You can’t help but feel happy for the guy. After decades of addiction, health problems, and financial struggles, David Crosby has recently enjoyed a late-life career renaissance that few this side of Leonard Cohen could ever dream of.
He’s released four very solid albums in the last decade, a remarkable feat considering that he only managed to record three solo albums in the 40 years preceding that. He’s recently been the subject of a redemptive and very entertaining documentary, Remember My Name, and as the author of Rolling Stone’s popular “Ask Croz” column, he has found the perfect forum for the contentious opinions and irreverent humor that he’s always been known for. His rejuvenated live show, which drew heavily on newer material, garnered almost universally positive reviews until COVID shut everything down in early 2020. Clearly, for the first time in decades, Crosby is firing on all cylinders. At nearly 80 years old, he remains a force of nature and one of the most gifted performers of his generation, so it’s unfortunate to admit that For Free isn’t nearly as good as one would have hoped.
The problem isn’t really with Crosby himself. He’s in very fine voice; his phrasing is wonderfully nuanced and emotionally powerful. The new songs he brought to the studio are good. Some, like “Shot at Me,” had the potential to be the equal of anything else he’d ever recorded. Yet very few of them ever really lift off and achieve the impact that they deserve. The opening song, “River Rise” begins well, with Crosby’s voice emoting over a simple piano melody, and if he had adhered to this approach throughout, For Free may have been the late-career masterpiece that his recent work has hinted at. But too quickly everything that’s good about the performance is buried underneath layers of production that obscure the essential heart of the song. Michael McDonald’s textured backup vocals disappear into stacks of glitter and noise as the song veers off into territory best left to “Footloose”-era Kenny Loggins.
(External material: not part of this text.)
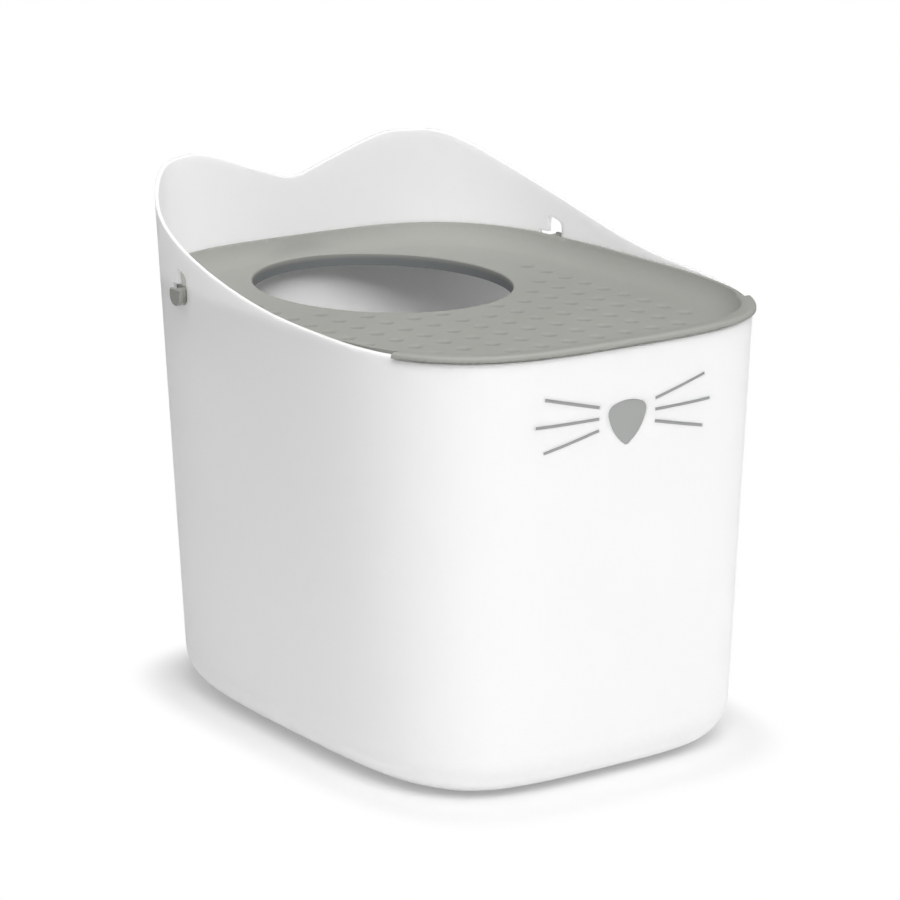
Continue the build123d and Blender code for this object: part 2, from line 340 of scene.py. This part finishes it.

Unfortunately, this overbearing approach continues through much of the album. Many of the instrumental performances on For Free are all but anonymous, which is surprising because no matter who Crosby’s played with in the past, he has always had an adventurous musical sensibility and an intuitive ability to fuse the words he sings with the music that accompanies them. Here, Crosby’s soaring vocals seem to struggle to find a place in the lackluster arrangements. Otherwise good songs like “Ships in the Night” and the Donald Fagen-penned “Rodrigues for a Night” never take off as Crosby’s innovative phrasing grinds against, rather than flows with, the musical bedrock he sings over.
When Crosby lets the song and his own performances lead the way, For Free is a very good record. “Think I” is a stunning track that recalls “Déjà Vu” with its hypnotic repetitions and compelling, understated melody. “Other Side of Midnight” and the album closing “I Won’t Stay Long” have a crisp, organic sound that wouldn’t have sounded out of place on 1977’s classic CSN album. Joni Mitchell’s “For Free” has long been a highlight of Crosby’s live show, and this newly recorded version, sung as a duet with Sarah Jarosz, is gorgeously understated and points toward everything that this album should have been.
Somewhere out there, there must be simple demos of each of these songs. They must sound exquisite. For Free “naked” is an album I would love to listen to.